Rows from an object dataset
# # #

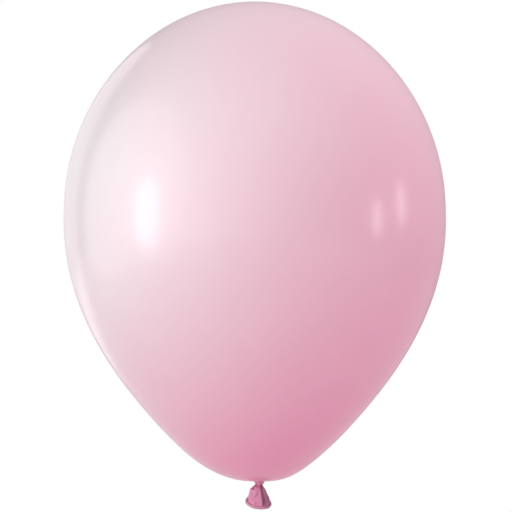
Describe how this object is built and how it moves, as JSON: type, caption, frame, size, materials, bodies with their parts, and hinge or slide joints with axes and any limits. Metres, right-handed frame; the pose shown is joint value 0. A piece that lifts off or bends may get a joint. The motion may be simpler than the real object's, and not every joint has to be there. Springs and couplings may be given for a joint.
{
  "type": "latex balloon",
  "caption": "Inflated round latex balloon in soft pink, tied off with an overhand knot, with its pleated neck tail and rolled lip hanging below.",
  "frame": {"origin": "the tie point: centre of the neck, level with the bottom of the inflated envelope", "axes": "+Z from the tie point to the crown, +X to the right as the balloon is seen from the front, and the viewer looks along +Y. At rest the tail's mouth swings back, towards +Y"},
  "size_m": [0.3, 0.3, 0.3986],
  "materials": {
    "inflated_film": "glossy translucent latex film stretched thin, pastel pink",
    "gathered_film": "semi-gloss latex film bunched and drawn tight, deeper pink",
    "tail_film": "semi-gloss unstretched latex film with soft pleats, pink",
    "rolled_film": "semi-gloss latex film rolled into a bead, pink"
  },
  "bodies": {
    "envelope": {"envelope": "inflated_film"},
    "neck": {"neck_stem": "gathered_film"},
    "knot": {"knot_loop": "gathered_film", "knot_tuck": "gathered_film"},
    "throat": {"tail_throat": "gathered_film"},
    "tail": {"tail_skirt": "tail_film", "rolled_lip": "rolled_film"}
  },
  "joints": [
    {"name": "neck_bend", "type": "hinge", "parent": "envelope", "child": "neck", "pos_m": [0, 0, 0.004], "axis": [1, 0, 0], "range_deg": [-22, 22], "stiffness_Nm_per_rad": 0.0006},
    {"name": "knot_sway", "type": "hinge", "parent": "neck", "child": "knot", "pos_m": [0, 0, -0.0004], "axis": [0, 1, 0], "range_deg": [-20, 20], "stiffness_Nm_per_rad": 0.0006},
    {"name": "tail_twist", "type": "hinge", "parent": "knot", "child": "throat", "pos_m": [0, 0, -0.003], "axis": [0, 0, 1], "range_deg": [-90, 90], "stiffness_Nm_per_rad": 0.0003},
    {"name": "tail_flop", "type": "hinge", "parent": "throat", "child": "tail", "pos_m": [0, 0, -0.0056], "axis": [1, 0, 0], "range_deg": [-60, 14], "stiffness_Nm_per_rad": 0.0004}
  ]
}
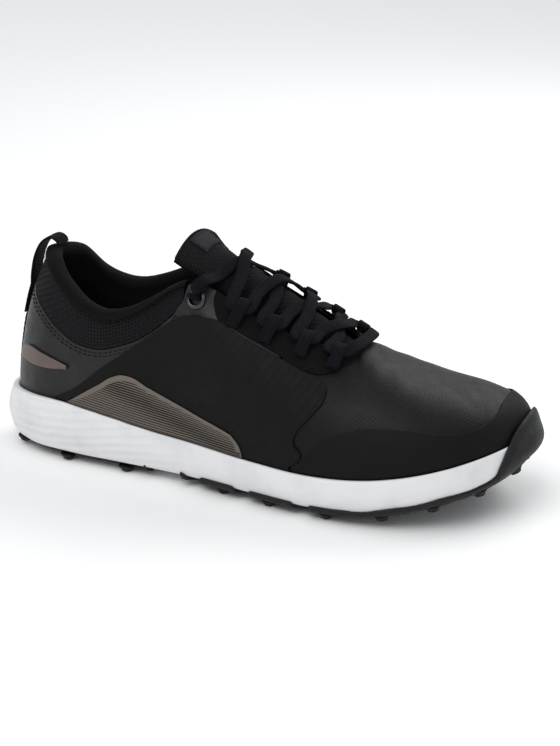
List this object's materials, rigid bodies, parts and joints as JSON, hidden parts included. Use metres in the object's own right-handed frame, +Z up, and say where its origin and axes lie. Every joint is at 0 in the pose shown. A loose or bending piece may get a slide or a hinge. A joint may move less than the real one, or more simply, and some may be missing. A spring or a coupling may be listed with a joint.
{
  "type": "golf shoe",
  "caption": "Low-cut spikeless golf shoe for the right foot: layered black upper, laced throat with tongue, padded collar, white foam midsole and studded rubber outsole.",
  "frame": {"origin": "centre of the bounding box in plan, on the ground under the stud tips", "axes": "+X towards the toe, +Z up, -Y to the lateral (little toe) side of this right shoe"},
  "size_m": [0.3008, 0.1128, 0.1291],
  "materials": {
    "upper_leather": "soft grained black leather",
    "overlay": "matte black coated microfibre",
    "striped_film": "bronze-grey film with fine dark stripes",
    "badge": "bronze-grey moulded film",
    "mesh_textile": "black knitted mesh",
    "lining": "smooth black lining textile",
    "foam": "open-cell padding foam",
    "stiffener": "thermoplastic sheet",
    "midsole_foam": "white moulded EVA foam",
    "outsole_rubber": "matte black rubber",
    "board": "non-woven insole board",
    "sockliner": "textile-topped foam",
    "tongue_skin": "black textile with a coated lower part",
    "label": "blank woven label",
    "webbing": "dark woven webbing",
    "eyelet_metal": "dark plated metal",
    "lace": "flat woven lace",
    "aglet": "clear-coated black plastic"
  },
  "bodies": {
    "shoe": {"vamp": "upper_leather", "quarter_lateral": "upper_leather", "collar_textile_lateral": "mesh_textile", "quarter_medial": "upper_leather", "collar_textile_medial": "mesh_textile", "saddle_lateral": "overlay", "film_lateral": "striped_film", "badge_lateral": "badge", "eyestay_lateral": "mesh_textile", "saddle_medial": "overlay", "film_medial": "striped_film", "badge_medial": "badge", "eyestay_medial": "mesh_textile", "mudguard": "overlay", "heel_strip": "overlay", "heel_counter": "stiffener", "toe_puff": "stiffener", "vamp_lining": "lining", "collar_lining": "lining", "collar_foam": "foam", "midsole": "midsole_foam", "outsole_forefoot": "outsole_rubber", "outsole_heel": "outsole_rubber", "strobel_board": "board", "lace_loop_lateral_1": "webbing", "lace_loop_lateral_2": "webbing", "lace_loop_lateral_3": "webbing", "lace_loop_lateral_4": "webbing", "eyelet_ring_lateral": "eyelet_metal", "lace_loop_medial_1": "webbing", "lace_loop_medial_2": "webbing", "lace_loop_medial_3": "webbing", "lace_loop_medial_4": "webbing", "eyelet_ring_medial": "eyelet_metal", "lace": "lace", "aglet_medial": "aglet", "aglet_lateral": "aglet", "heel_tape": "webbing"},
    "tongue": {"tongue_skin": "tongue_skin", "tongue_foam": "foam", "tongue_lining": "lining", "tongue_label": "label"},
    "sockliner": {"sockliner": "sockliner"},
    "pull_loop": {"pull_loop": "webbing"}
  },
  "joints": [
    {"name": "tongue_press", "type": "hinge", "parent": "shoe", "child": "tongue", "pos_m": [0.06973, -0.00173, 0.0683], "axis": [0, 1, 0], "range_deg": [-2.8, 0], "stiffness_Nm_per_rad": 0.4, "springref_deg": 5.73},
    {"name": "sockliner_lift", "type": "hinge", "parent": "shoe", "child": "sockliner", "pos_m": [0.1363, -0.00173, 0.0377], "axis": [0, 1, 0], "range_deg": [0, 5]},
    {"name": "pull_loop_tip", "type": "hinge", "parent": "shoe", "child": "pull_loop", "pos_m": [-0.13605, -0.00173, 0.0902], "axis": [0, 1, 0], "range_deg": [-8, 0], "stiffness_Nm_per_rad": 0.02, "springref_deg": 1.72}
  ]
}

# # #

> [WHAT YOU WILL DO]: Copy out the full set of records precisely, leaving nothing out.

> [FULL SOLUTION]:
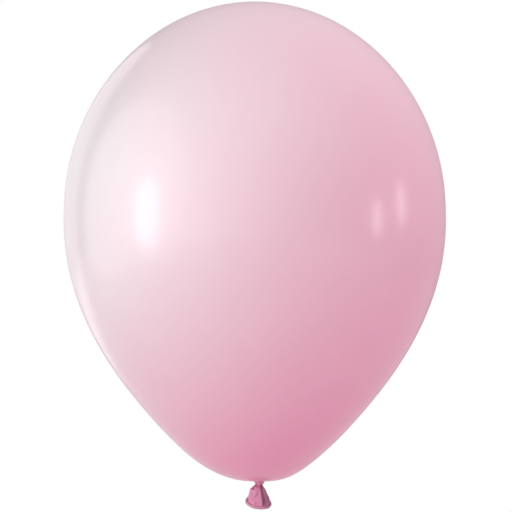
Describe how this object is built and how it moves, as JSON: type, caption, frame, size, materials, bodies with their parts, and hinge or slide joints with axes and any limits. Metres, right-handed frame; the pose shown is joint value 0. A piece that lifts off or bends may get a joint. The motion may be simpler than the real object's, and not every joint has to be there. Springs and couplings may be given for a joint.
{
  "type": "latex balloon",
  "caption": "Inflated round latex balloon in soft pink, tied off with an overhand knot, with its pleated neck tail and rolled lip hanging below.",
  "frame": {"origin": "the tie point: centre of the neck, level with the bottom of the inflated envelope", "axes": "+Z from the tie point to the crown, +X to the right as the balloon is seen from the front, and the viewer looks along +Y. At rest the tail's mouth swings back, towards +Y"},
  "size_m": [0.3, 0.3, 0.3986],
  "materials": {
    "inflated_film": "glossy translucent latex film stretched thin, pastel pink",
    "gathered_film": "semi-gloss latex film bunched and drawn tight, deeper pink",
    "tail_film": "semi-gloss unstretched latex film with soft pleats, pink",
    "rolled_film": "semi-gloss latex film rolled into a bead, pink"
  },
  "bodies": {
    "envelope": {"envelope": "inflated_film"},
    "neck": {"neck_stem": "gathered_film"},
    "knot": {"knot_loop": "gathered_film", "knot_tuck": "gathered_film"},
    "throat": {"tail_throat": "gathered_film"},
    "tail": {"tail_skirt": "tail_film", "rolled_lip": "rolled_film"}
  },
  "joints": [
    {"name": "neck_bend", "type": "hinge", "parent": "envelope", "child": "neck", "pos_m": [0, 0, 0.004], "axis": [1, 0, 0], "range_deg": [-22, 22], "stiffness_Nm_per_rad": 0.0006},
    {"name": "knot_sway", "type": "hinge", "parent": "neck", "child": "knot", "pos_m": [0, 0, -0.0004], "axis": [0, 1, 0], "range_deg": [-20, 20], "stiffness_Nm_per_rad": 0.0006},
    {"name": "tail_twist", "type": "hinge", "parent": "knot", "child": "throat", "pos_m": [0, 0, -0.003], "axis": [0, 0, 1], "range_deg": [-90, 90], "stiffness_Nm_per_rad": 0.0003},
    {"name": "tail_flop", "type": "hinge", "parent": "throat", "child": "tail", "pos_m": [0, 0, -0.0056], "axis": [1, 0, 0], "range_deg": [-60, 14], "stiffness_Nm_per_rad": 0.0004}
  ]
}
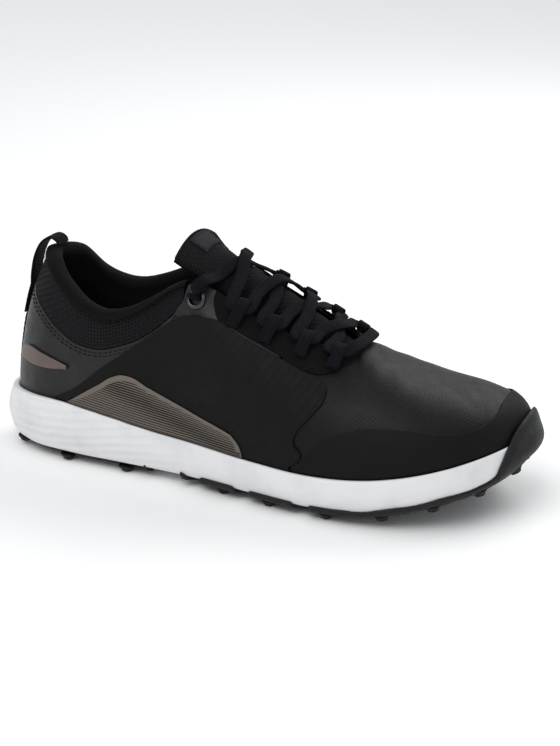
List this object's materials, rigid bodies, parts and joints as JSON, hidden parts included. Use metres in the object's own right-handed frame, +Z up, and say where its origin and axes lie. Every joint is at 0 in the pose shown. A loose or bending piece may get a slide or a hinge. A joint may move less than the real one, or more simply, and some may be missing. A spring or a coupling may be listed with a joint.
{
  "type": "golf shoe",
  "caption": "Low-cut spikeless golf shoe for the right foot: layered black upper, laced throat with tongue, padded collar, white foam midsole and studded rubber outsole.",
  "frame": {"origin": "centre of the bounding box in plan, on the ground under the stud tips", "axes": "+X towards the toe, +Z up, -Y to the lateral (little toe) side of this right shoe"},
  "size_m": [0.3008, 0.1128, 0.1291],
  "materials": {
    "upper_leather": "soft grained black leather",
    "overlay": "matte black coated microfibre",
    "striped_film": "bronze-grey film with fine dark stripes",
    "badge": "bronze-grey moulded film",
    "mesh_textile": "black knitted mesh",
    "lining": "smooth black lining textile",
    "foam": "open-cell padding foam",
    "stiffener": "thermoplastic sheet",
    "midsole_foam": "white moulded EVA foam",
    "outsole_rubber": "matte black rubber",
    "board": "non-woven insole board",
    "sockliner": "textile-topped foam",
    "tongue_skin": "black textile with a coated lower part",
    "label": "blank woven label",
    "webbing": "dark woven webbing",
    "eyelet_metal": "dark plated metal",
    "lace": "flat woven lace",
    "aglet": "clear-coated black plastic"
  },
  "bodies": {
    "shoe": {"vamp": "upper_leather", "quarter_lateral": "upper_leather", "collar_textile_lateral": "mesh_textile", "quarter_medial": "upper_leather", "collar_textile_medial": "mesh_textile", "saddle_lateral": "overlay", "film_lateral": "striped_film", "badge_lateral": "badge", "eyestay_lateral": "mesh_textile", "saddle_medial": "overlay", "film_medial": "striped_film", "badge_medial": "badge", "eyestay_medial": "mesh_textile", "mudguard": "overlay", "heel_strip": "overlay", "heel_counter": "stiffener", "toe_puff": "stiffener", "vamp_lining": "lining", "collar_lining": "lining", "collar_foam": "foam", "midsole": "midsole_foam", "outsole_forefoot": "outsole_rubber", "outsole_heel": "outsole_rubber", "strobel_board": "board", "lace_loop_lateral_1": "webbing", "lace_loop_lateral_2": "webbing", "lace_loop_lateral_3": "webbing", "lace_loop_lateral_4": "webbing", "eyelet_ring_lateral": "eyelet_metal", "lace_loop_medial_1": "webbing", "lace_loop_medial_2": "webbing", "lace_loop_medial_3": "webbing", "lace_loop_medial_4": "webbing", "eyelet_ring_medial": "eyelet_metal", "lace": "lace", "aglet_medial": "aglet", "aglet_lateral": "aglet", "heel_tape": "webbing"},
    "tongue": {"tongue_skin": "tongue_skin", "tongue_foam": "foam", "tongue_lining": "lining", "tongue_label": "label"},
    "sockliner": {"sockliner": "sockliner"},
    "pull_loop": {"pull_loop": "webbing"}
  },
  "joints": [
    {"name": "tongue_press", "type": "hinge", "parent": "shoe", "child": "tongue", "pos_m": [0.06973, -0.00173, 0.0683], "axis": [0, 1, 0], "range_deg": [-2.8, 0], "stiffness_Nm_per_rad": 0.4, "springref_deg": 5.73},
    {"name": "sockliner_lift", "type": "hinge", "parent": "shoe", "child": "sockliner", "pos_m": [0.1363, -0.00173, 0.0377], "axis": [0, 1, 0], "range_deg": [0, 5]},
    {"name": "pull_loop_tip", "type": "hinge", "parent": "shoe", "child": "pull_loop", "pos_m": [-0.13605, -0.00173, 0.0902], "axis": [0, 1, 0], "range_deg": [-8, 0], "stiffness_Nm_per_rad": 0.02, "springref_deg": 1.72}
  ]
}